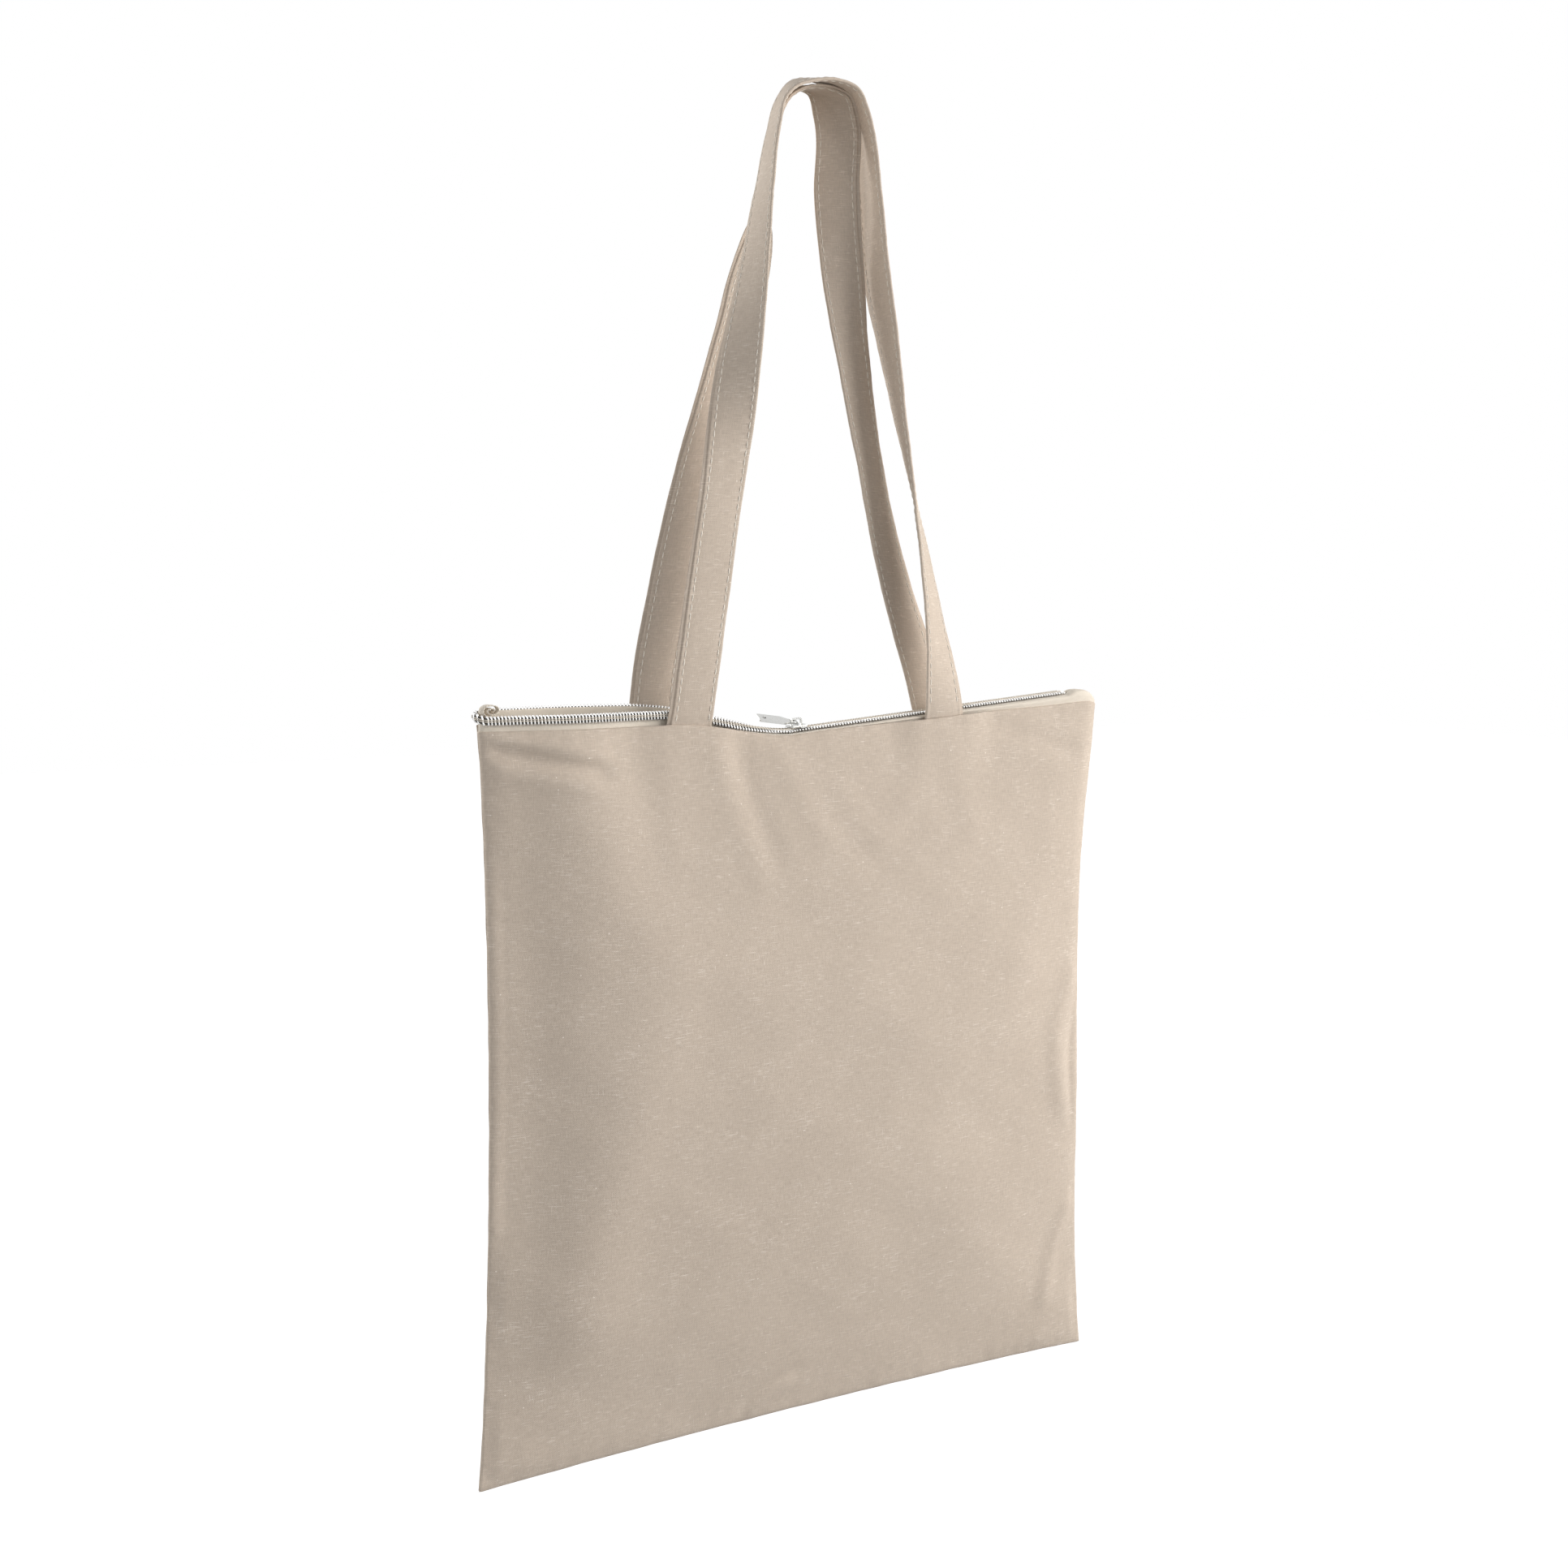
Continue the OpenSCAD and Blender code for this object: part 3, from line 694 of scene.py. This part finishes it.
def zip_frame(s):
    """A stringer at places along it: x, its tilt, the foot and head of its coil as (half width,
    height), and the direction out of its tape. Past the left corner it stays as at the corner."""
    x = np.maximum(s, -zip_end)
    a = np.radians(90 * smooth((slider_x - slider_l / 2 - x) / unzip_len))
    bare = smooth((x - coil_end) / 7)
    parting = (wedge_half + 0.4) * (1 - smooth((x - slider_x + 5) / 4))
    tape_y = np.maximum(mouth_gap(x) - tape_inset, corner_r)
    foot = np.stack([mix(chain_half + parting, tape_y, np.sin(a)),
                     zip_top_z(x) - mix(mix(flat_top, 0.5, bare), coil_w, np.sin(a))], -1)
    close = np.sqrt(1 - np.clip((x - right_end + end_round) / end_round, 0, 0.985) ** 2)
    foot[..., 0] = foot[..., 0] * close
    width = mix(chain_half * close - chain_clear, coil_w, np.sin(a))
    head = foot + width[..., None] * np.stack([-np.cos(a), np.sin(a)], -1)
    out = np.stack([np.sin(a), np.cos(a)], -1)
    return x, a, foot, head, out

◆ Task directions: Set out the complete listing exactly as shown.

◆ Task response:
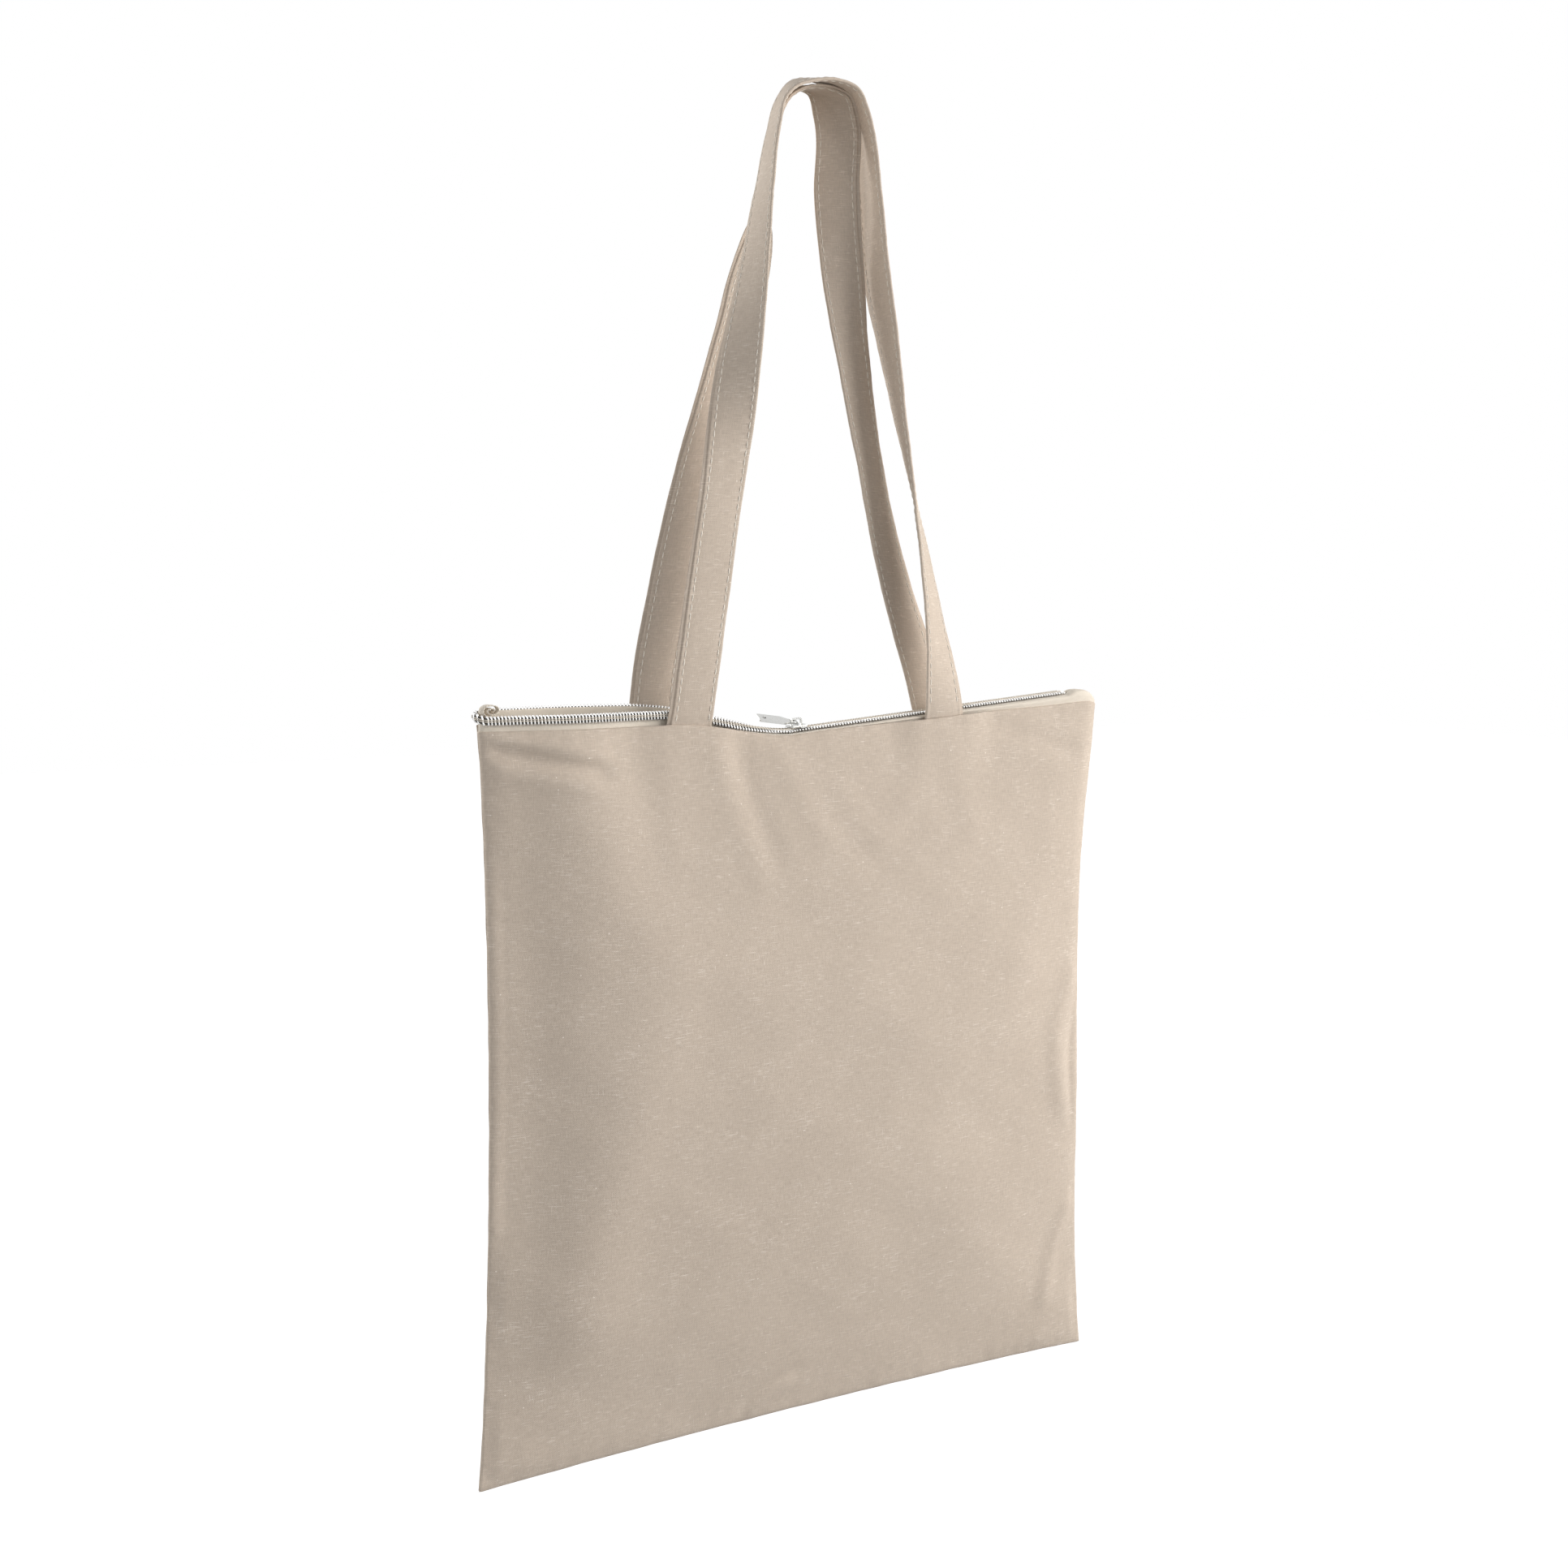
Continue the OpenSCAD and Blender code for this object: part 3, from line 694 of scene.py. This part finishes it.
def zip_frame(s):
    """A stringer at places along it: x, its tilt, the foot and head of its coil as (half width,
    height), and the direction out of its tape. Past the left corner it stays as at the corner."""
    x = np.maximum(s, -zip_end)
    a = np.radians(90 * smooth((slider_x - slider_l / 2 - x) / unzip_len))
    bare = smooth((x - coil_end) / 7)
    parting = (wedge_half + 0.4) * (1 - smooth((x - slider_x + 5) / 4))
    tape_y = np.maximum(mouth_gap(x) - tape_inset, corner_r)
    foot = np.stack([mix(chain_half + parting, tape_y, np.sin(a)),
                     zip_top_z(x) - mix(mix(flat_top, 0.5, bare), coil_w, np.sin(a))], -1)
    close = np.sqrt(1 - np.clip((x - right_end + end_round) / end_round, 0, 0.985) ** 2)
    foot[..., 0] = foot[..., 0] * close
    width = mix(chain_half * close - chain_clear, coil_w, np.sin(a))
    head = foot + width[..., None] * np.stack([-np.cos(a), np.sin(a)], -1)
    out = np.stack([np.sin(a), np.cos(a)], -1)
    return x, a, foot, head, out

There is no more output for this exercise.